Fourth, the words, 'show of force', 'use of force' and 'unconstitutional means' are not only wide but are always subject to interpretation and debate. After the passage of the amendment the Prime Minister Sheikh Hasina stated on several occasions in public that the amendment has been made with a view to preventing extra-constitutional military take over only. However, the Prime Minister's contention has relevance only with regard to the first category of sedition in clause 7A(1)(a) but not with regard to clause 7a(1)(b). It is not indicated anywhere why the clause (b) (indirect sedition) was introduced. We should not forget that these stringent provisions were also inserted in the Constitution of Pakistan but these could not prevent military take over in that country.

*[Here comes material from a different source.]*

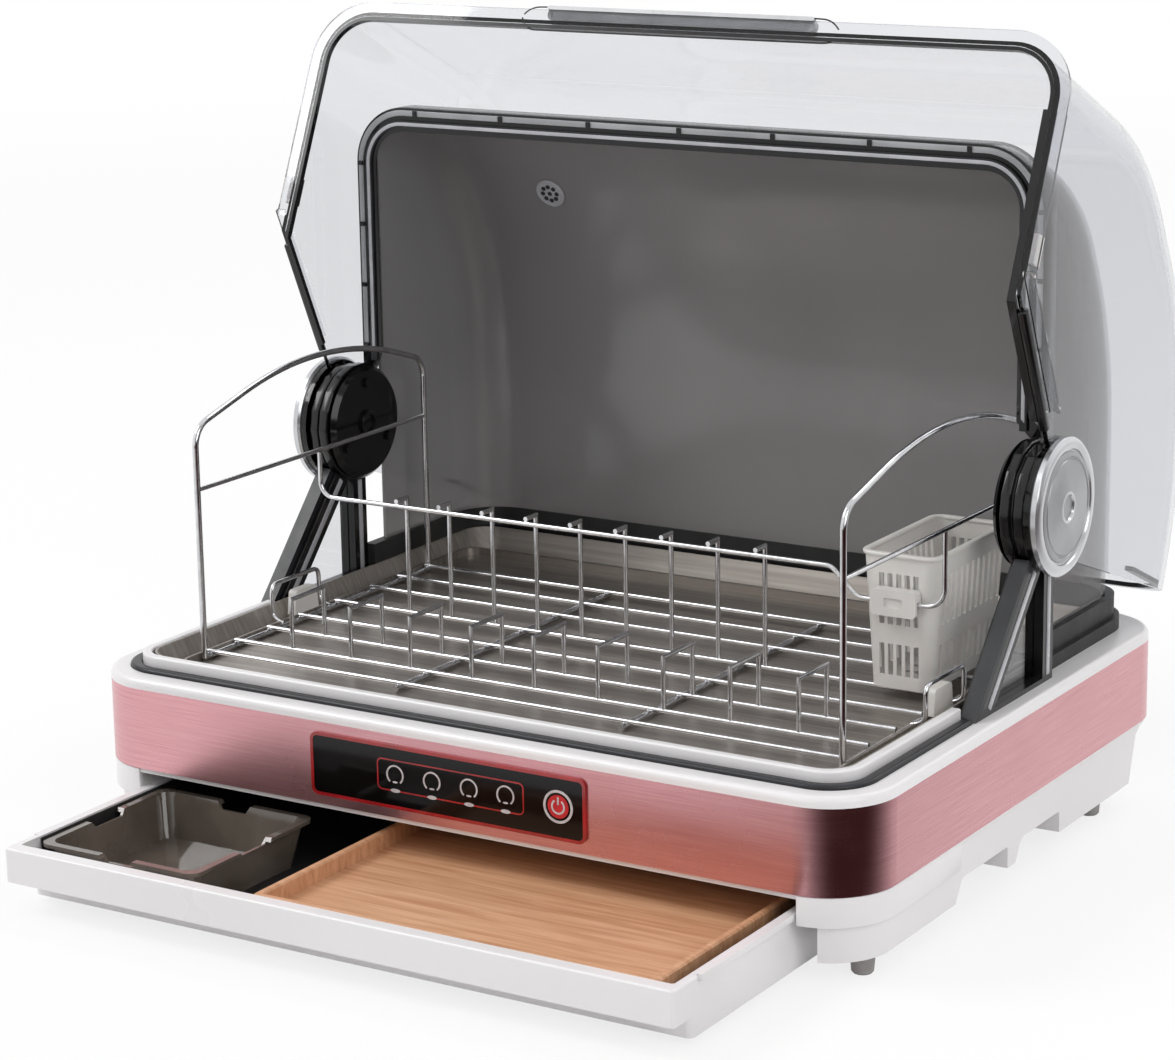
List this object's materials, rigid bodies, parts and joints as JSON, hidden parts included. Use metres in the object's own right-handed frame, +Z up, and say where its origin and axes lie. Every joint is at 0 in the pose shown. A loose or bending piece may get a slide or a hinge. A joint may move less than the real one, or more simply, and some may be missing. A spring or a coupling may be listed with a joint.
{
  "type": "countertop dish dryer",
  "caption": "Countertop dish drying cabinet: white base with touch panel and a drawer, wire rack, fixed smoked rear cover and a clear lid that swings up on side hubs.",
  "frame": {"origin": "centre of the bounding box's base, on the worktop, with the lid open and the drawer part way out", "axes": "+Z up, +Y to the back of the cabinet, +X to the right of someone facing its control panel"},
  "size_m": [0.542, 0.6126, 0.4993],
  "materials": {
    "white_plastic": "smooth satin moulding",
    "rose_band": "satin rose metallic",
    "black_gloss": "polished",
    "black_matte": "fine texture",
    "black_rubber": "moulded",
    "clear_lid": "clear moulding",
    "smoke_cover": "smoke tint moulding",
    "chrome_wire": "plated wire",
    "steel": "plain",
    "silver_cap": "satin silver",
    "warm_liner": "satin sheet",
    "tray_steel": "satin sheet",
    "light_basket": "satin moulding",
    "smoke_box": "translucent moulding",
    "wood": "oiled",
    "red_bezel": "polished",
    "icon_print": "printed",
    "green_board": "coated",
    "heater_fins": "plain",
    "dark_liner": "fine texture"
  },
  "bodies": {
    "base": {"lower_housing": "white_plastic", "trim_band": "rose_band", "rubber_feet": "black_rubber", "upper_rim": "white_plastic", "rim_seal": "black_rubber", "inner_liner": "warm_liner", "drip_tray": "tray_steel", "base_deck": "black_matte", "base_screws": "steel", "drawer_runner_left": "black_matte", "drawer_runner_right": "black_matte", "control_bezel": "red_bezel", "control_glass": "black_gloss", "touch_icons": "icon_print", "control_board": "green_board", "power_board": "green_board", "fan_housing": "black_matte", "ptc_heater": "heater_fins", "inlet_socket": "black_matte", "rear_grille": "black_matte", "cover_skirt": "black_gloss", "rear_cover": "smoke_cover", "vent_insert": "black_matte", "arch_frame": "black_gloss", "arch_seal": "black_rubber", "frame_studs": "silver_cap", "brace_left": "black_gloss", "brace_right": "black_gloss", "side_panes": "clear_lid", "leg_seal_left": "black_rubber", "leg_seal_right": "black_rubber", "hub_drum_left": "black_matte", "hub_drum_right": "black_matte", "hub_plates": "steel", "hub_screws": "steel", "hub_pins": "steel", "rack_end_left": "chrome_wire", "rack_end_right": "chrome_wire", "rack_floor_wires": "chrome_wire", "rack_bar": "chrome_wire", "plate_dividers": "chrome_wire", "bowl_dividers": "chrome_wire", "utensil_basket": "light_basket", "basket_clip": "light_basket", "rack_clips": "light_basket"},
    "lid": {"lid_shell": "clear_lid", "lid_gasket": "black_rubber", "lid_handle": "white_plastic", "lid_edge_trim": "black_rubber", "lid_boss_left": "black_matte", "lid_boss_right": "black_matte", "hub_cap_left": "silver_cap", "hub_cap_right": "silver_cap", "lid_clips": "light_basket"},
    "drawer": {"drawer_box": "white_plastic", "drawer_liner": "dark_liner", "storage_box": "smoke_box", "wood_tray": "wood"},
    "fan": {"fan_rotor": "black_matte"}
  },
  "joints": [
    {"name": "lid_hinge", "type": "hinge", "parent": "base", "child": "lid", "pos_m": [0, 0.08567, 0.218], "axis": [1, 0, 0], "range_deg": [0, 114]},
    {"name": "drawer_slide", "type": "slide", "parent": "base", "child": "drawer", "axis": [0, -1, 0], "range_m": [-0.13, 0.09]},
    {"name": "fan_spin", "type": "hinge", "parent": "base", "child": "fan", "pos_m": [-0.06, 0.14567, 0.07], "axis": [0, 0, 1], "continuous": true}
  ]
}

Genral Ziaul Haque and Parvez Mosarraf ruled the country with martial law suspending the Constitution in spite of these tiger-provisions but ironically they did not face charges of 'high treason'. Martial law or military take over never comes in force through constitutional means, and that they know no court verdicts; they don't care about court rulings; court verdicts are suspended or overruled by force; even judges become bewildered and succumbed to circumstances and so an amendment to the constitution is never a solution to prevent military rule. The only guarantee to hinder the unconstitutional take over of the state power by the Armed Forces is to install a truly democratic Constitution which articulates the will of the people and ensures the participation of all the citizens in the democratic polity. It is now apprehended that anyone who criticizes the Constitution may be prosecuted for sedition. This is glaringly manifested in the International Crisis Group Asia Report No 226 13 June, 2012 in which extensive interviews have been taken recently from experts and leaders but all are anonymous for fear of being charged with sedition.

It remains to be seen how these offences are dealt with by the judiciary. However, the constitution- the supreme law of the country is now full of contradictions and uncertainties.

The writer is an Advocate, Supreme Court of Bangladesh.